▶ [ENTRIES SHOWN]:
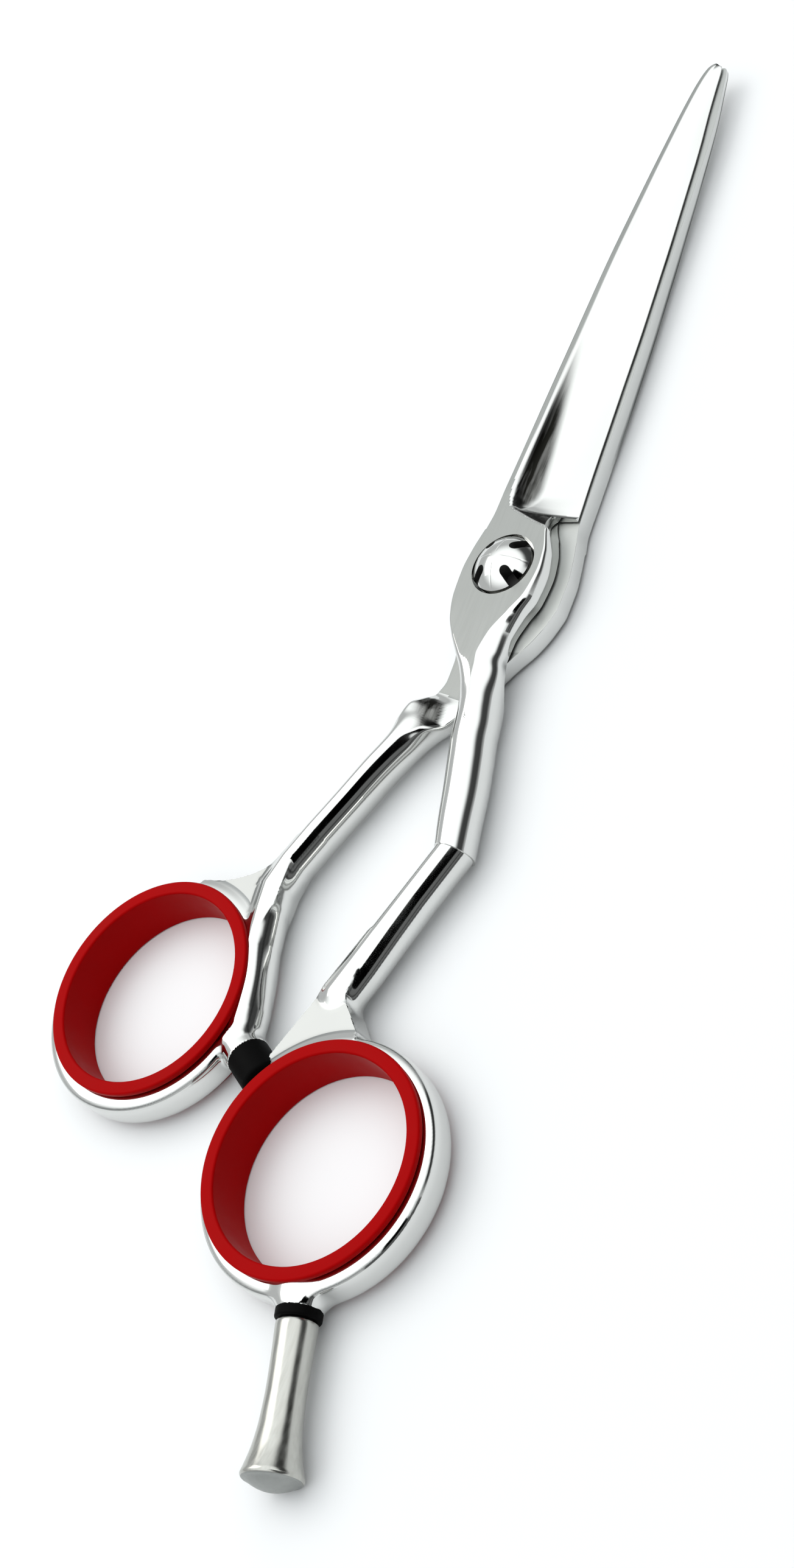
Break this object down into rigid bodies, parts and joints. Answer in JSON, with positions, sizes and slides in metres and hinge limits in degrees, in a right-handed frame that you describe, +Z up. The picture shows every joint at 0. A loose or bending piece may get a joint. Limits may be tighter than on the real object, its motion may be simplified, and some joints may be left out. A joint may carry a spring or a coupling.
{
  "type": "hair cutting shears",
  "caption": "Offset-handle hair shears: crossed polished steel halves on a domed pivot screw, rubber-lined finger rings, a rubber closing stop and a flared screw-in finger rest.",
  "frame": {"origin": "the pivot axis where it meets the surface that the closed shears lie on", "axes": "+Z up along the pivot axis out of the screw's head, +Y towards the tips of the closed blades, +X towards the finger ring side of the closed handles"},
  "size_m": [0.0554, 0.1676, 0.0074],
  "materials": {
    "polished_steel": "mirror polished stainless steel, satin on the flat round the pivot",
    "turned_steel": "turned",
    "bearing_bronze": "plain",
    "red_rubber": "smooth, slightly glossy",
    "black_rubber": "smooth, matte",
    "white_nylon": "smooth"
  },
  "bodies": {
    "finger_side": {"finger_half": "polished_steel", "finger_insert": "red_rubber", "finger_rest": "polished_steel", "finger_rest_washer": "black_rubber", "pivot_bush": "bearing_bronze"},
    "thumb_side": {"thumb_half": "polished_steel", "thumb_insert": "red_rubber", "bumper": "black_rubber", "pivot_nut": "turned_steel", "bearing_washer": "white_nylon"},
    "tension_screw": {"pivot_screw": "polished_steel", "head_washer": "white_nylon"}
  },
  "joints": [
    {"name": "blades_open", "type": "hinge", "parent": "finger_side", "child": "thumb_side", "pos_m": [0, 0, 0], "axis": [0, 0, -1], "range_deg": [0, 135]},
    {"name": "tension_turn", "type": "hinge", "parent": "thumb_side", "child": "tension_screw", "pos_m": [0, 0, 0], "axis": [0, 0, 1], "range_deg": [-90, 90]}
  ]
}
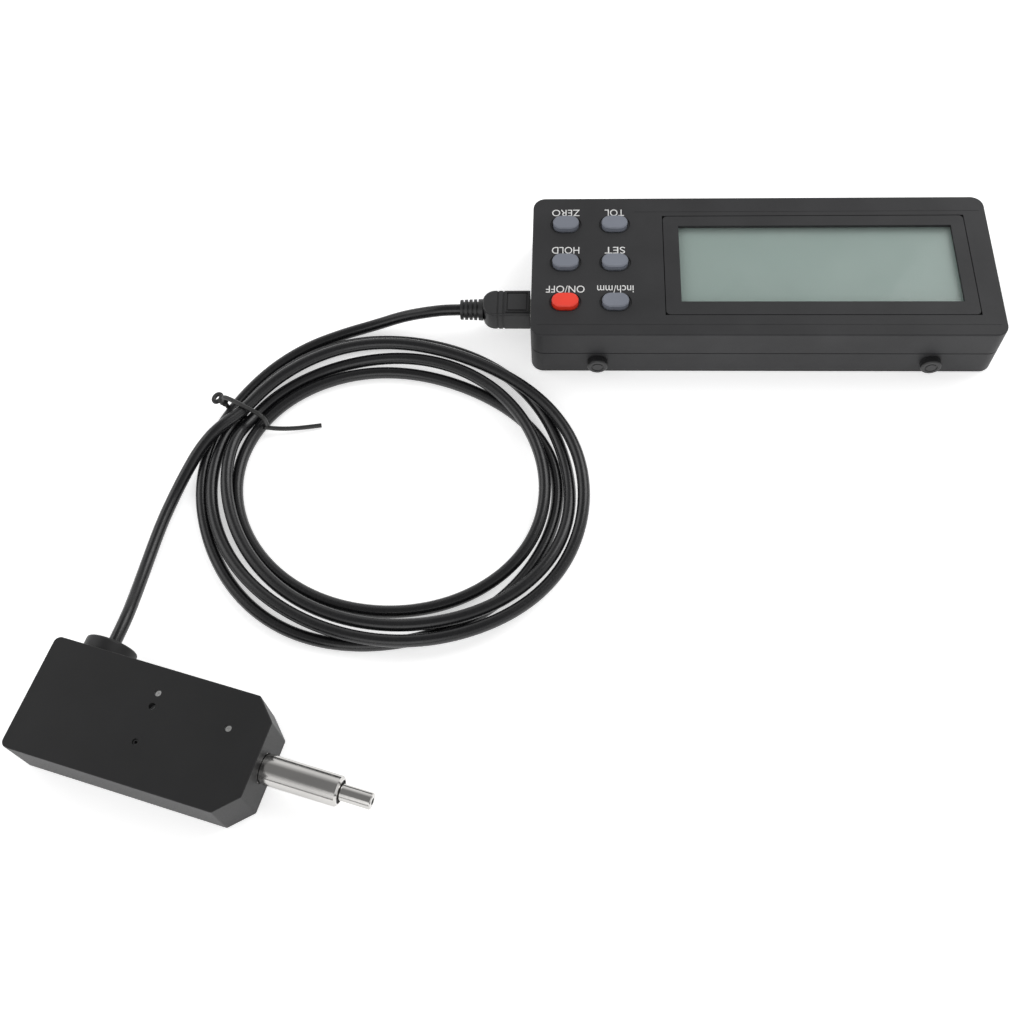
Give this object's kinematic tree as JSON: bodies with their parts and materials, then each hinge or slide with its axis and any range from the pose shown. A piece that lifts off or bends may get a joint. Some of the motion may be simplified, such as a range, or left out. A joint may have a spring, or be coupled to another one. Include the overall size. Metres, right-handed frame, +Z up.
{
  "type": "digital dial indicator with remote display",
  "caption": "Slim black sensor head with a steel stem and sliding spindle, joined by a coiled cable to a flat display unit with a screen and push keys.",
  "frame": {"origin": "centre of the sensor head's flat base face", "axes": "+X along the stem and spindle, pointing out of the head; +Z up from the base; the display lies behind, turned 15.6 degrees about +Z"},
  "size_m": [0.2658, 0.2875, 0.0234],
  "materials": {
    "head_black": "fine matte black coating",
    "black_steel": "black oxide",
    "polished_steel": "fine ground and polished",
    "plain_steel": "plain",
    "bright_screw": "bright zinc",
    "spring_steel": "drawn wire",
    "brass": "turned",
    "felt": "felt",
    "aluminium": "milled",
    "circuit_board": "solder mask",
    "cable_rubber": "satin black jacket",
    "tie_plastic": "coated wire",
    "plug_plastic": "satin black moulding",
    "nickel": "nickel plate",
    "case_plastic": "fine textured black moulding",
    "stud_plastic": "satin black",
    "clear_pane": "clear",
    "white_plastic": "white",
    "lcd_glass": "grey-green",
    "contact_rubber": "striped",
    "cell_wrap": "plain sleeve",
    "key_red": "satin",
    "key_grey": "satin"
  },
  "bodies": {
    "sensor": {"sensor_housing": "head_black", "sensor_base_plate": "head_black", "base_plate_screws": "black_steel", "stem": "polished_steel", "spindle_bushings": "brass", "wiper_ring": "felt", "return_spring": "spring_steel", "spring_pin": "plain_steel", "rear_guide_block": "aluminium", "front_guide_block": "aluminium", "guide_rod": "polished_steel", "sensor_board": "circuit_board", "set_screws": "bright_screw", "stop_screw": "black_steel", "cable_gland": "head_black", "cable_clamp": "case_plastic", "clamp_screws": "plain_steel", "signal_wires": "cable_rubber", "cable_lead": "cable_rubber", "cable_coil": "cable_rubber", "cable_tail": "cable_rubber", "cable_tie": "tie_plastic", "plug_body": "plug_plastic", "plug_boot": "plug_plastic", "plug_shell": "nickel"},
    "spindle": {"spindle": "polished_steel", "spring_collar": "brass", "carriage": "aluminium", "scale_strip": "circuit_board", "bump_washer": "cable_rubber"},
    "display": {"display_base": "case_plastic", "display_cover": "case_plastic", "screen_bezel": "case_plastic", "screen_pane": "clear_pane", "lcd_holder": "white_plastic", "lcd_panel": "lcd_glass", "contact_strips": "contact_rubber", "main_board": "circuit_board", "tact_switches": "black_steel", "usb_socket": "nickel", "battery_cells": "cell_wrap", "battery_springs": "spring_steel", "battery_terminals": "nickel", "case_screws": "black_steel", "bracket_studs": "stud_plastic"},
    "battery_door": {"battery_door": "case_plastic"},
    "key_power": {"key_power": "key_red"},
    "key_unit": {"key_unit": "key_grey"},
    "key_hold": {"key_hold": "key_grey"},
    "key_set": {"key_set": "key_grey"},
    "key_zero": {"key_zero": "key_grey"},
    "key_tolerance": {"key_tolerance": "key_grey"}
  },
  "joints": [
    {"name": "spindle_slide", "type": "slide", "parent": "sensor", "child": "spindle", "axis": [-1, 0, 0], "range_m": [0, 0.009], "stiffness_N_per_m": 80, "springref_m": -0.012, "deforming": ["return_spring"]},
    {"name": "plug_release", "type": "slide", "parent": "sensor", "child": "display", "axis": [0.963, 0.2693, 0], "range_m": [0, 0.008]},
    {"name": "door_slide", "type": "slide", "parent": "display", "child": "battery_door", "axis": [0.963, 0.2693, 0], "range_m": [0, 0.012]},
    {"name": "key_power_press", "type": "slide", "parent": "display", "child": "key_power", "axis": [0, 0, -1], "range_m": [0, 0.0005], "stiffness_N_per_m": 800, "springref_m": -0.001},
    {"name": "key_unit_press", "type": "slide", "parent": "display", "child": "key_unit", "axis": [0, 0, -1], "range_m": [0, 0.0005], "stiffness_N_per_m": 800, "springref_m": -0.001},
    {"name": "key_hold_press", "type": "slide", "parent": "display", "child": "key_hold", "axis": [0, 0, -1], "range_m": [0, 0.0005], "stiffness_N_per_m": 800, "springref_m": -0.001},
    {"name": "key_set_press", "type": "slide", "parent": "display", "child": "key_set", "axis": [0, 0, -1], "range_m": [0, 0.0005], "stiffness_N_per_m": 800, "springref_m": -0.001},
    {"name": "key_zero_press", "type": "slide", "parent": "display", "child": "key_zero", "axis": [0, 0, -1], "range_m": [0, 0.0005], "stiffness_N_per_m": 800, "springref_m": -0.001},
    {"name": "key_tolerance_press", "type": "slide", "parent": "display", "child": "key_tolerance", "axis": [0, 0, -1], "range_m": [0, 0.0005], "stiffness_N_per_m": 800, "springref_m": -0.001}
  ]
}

▶ [EXERCISE OBJECTIVE]:
Tally up the lines holding the word "piece" in the data above, and answer with that figure only.

▶ [FULL OUTPUT]:
2